Whether you run a ferrous or nonferrous casting foundry, re-melting scrap, gates and runners is a major cost. By breaking down the gangly returns, furnace charging and melting becomes more efficient. For the typical iron foundry, density of the returns are typically increased by a factor of three, so the charge crane is able to lift more material, reducing trips by a factor of five. Having the returns broken down to more optimal sizes, the instances of bridging in the melting furnaces typically are eliminated and it is common to see an extra melt cycle per shift. This is especially important for foundries with melt restrictions.
For aluminum foundries, the most efficient melters are stack melters. But, in order for these units to be as efficient as possible the charge density must be optimal. Typically, the unbroken charge is not dense enough, reducing the efficiency of the stack melter.
By loading a denser charge, the furnace cover or stack melter door is open less time, reducing the loss of temperature, further improving efficiency. And for sand casters, sand will be knocked off the returns, reducing the amount of slag in the melt – and reducing the time the cover must be open for de-slagging.
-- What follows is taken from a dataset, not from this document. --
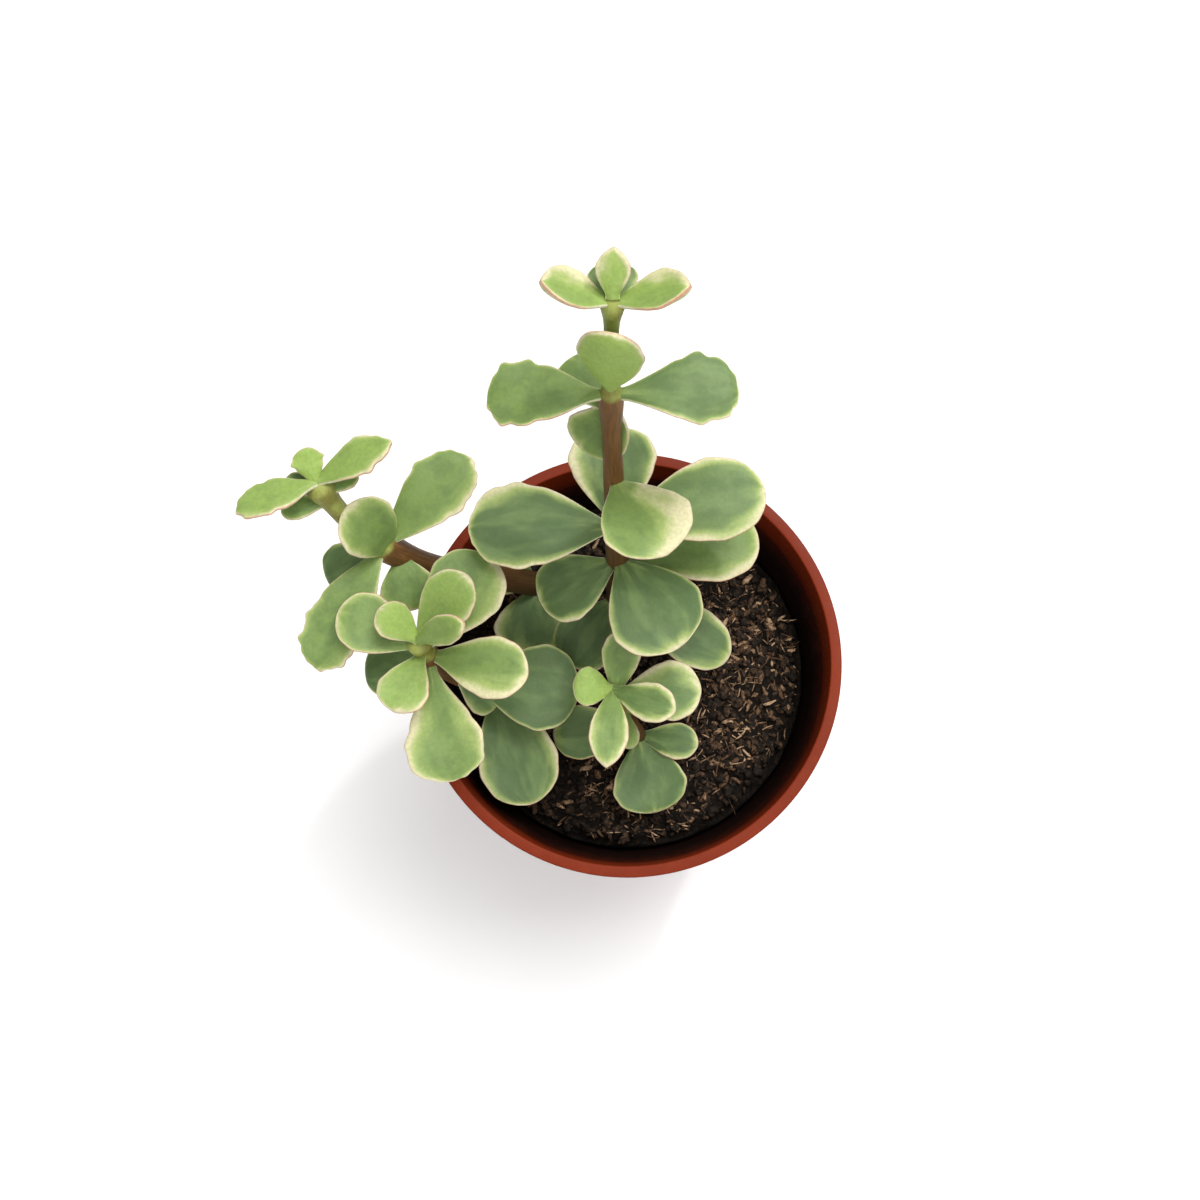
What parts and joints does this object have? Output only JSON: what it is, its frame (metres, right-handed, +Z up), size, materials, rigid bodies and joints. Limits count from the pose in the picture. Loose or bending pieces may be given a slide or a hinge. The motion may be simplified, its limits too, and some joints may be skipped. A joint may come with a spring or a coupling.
{
  "type": "potted elephant bush",
  "caption": "Young variegated elephant bush with leaning leafy stems, rooted in soil in a small round red-brown plastic nursery pot.",
  "frame": {"origin": "middle of the pot's underside, on the surface it stands on", "axes": "+Z up along the pot's axis; -Y towards the picture's lower edge, +X to its right"},
  "size_m": [0.1084, 0.0898, 0.1604],
  "materials": {
    "pot_plastic": "satin moulded red-brown plastic",
    "potting_soil": "damp dark peat with bark and fibre bits",
    "leaf_skin": "smooth waxy grey-green leaf with a cream margin and a thin pink edge",
    "stem_bark": "young brown bark, olive near the tips"
  },
  "bodies": {
    "root": {"pot": "pot_plastic", "soil": "potting_soil", "tall_stem": "leaf_skin", "left_stem": "leaf_skin", "middle_stem": "leaf_skin", "front_shoot": "leaf_skin"}
  },
  "joints": []
}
Foundries in Europe and Asia long have recognized the value of sprue and gate crushers for providing denser charge materials. The U.S. market has been reluctant to embrace this technology (in many cases reverting to the dangerous method of dropping heavy weights on the returns.) This reluctance is due mainly to old machine designs that require very high commitments of maintenance resources and time, giving crushers a bad name.
This is a thing of the past now, thanks to the “Crocodile” crusher from Yuatsuki Co. Ltd. With a machined and bolted construction, the Yuatsuki crusher is solidly built and reliable for foundry service. The tight tolerances of its machined components ensure precise movements. While the base machine is produced by Yuatsuki, Viking Technologies Inc. provides U.S.-built controls and hydraulic systems.
The crusher uses a hydraulically operated “moving plate” that squeezes the returns against a “fixed plate”. Both plates employ teeth (proprietary design) that bend (and break) ferrous materials and cut nonferrous material to optimal size. As the material breaks up, it will drop further into the “jaws” and closer to the fulcrum. This increases the force applied to the material, making it possible to crush rather large cross-sections of scrap.
One notable problem with some older crushers’ designs has been the teeth construction: They are bolted in place and have a tendency to break off after some time. The Yuatsuki crusher’s teeth plates are unitary (single piece) high-manganese castings, with the teeth formed as parts of the casting. The service life of these plates is estimated at a minimum of 15 years.
The RunnerBreaker is a very low maintenance machine. The units feature automatic lubrication systems, eliminating the need for daily maintenance. Operators simply need to remember not to let the grease reservoir run empty.
Other advantages involve safety and labor savings. Eliminating bridging in the melter means there is no need for the foundry operators to try to clear the jam manually with a long metal bar. Labor savings are realized because there is no need to move unbroken returns (mostly air), reducing the number of fork lift trips to the scrap yard by a factor of three.
Making the scrap returns denser will lower melting cost, boost melt-center productivity, reduce labor requirements, and (most important) increase safety.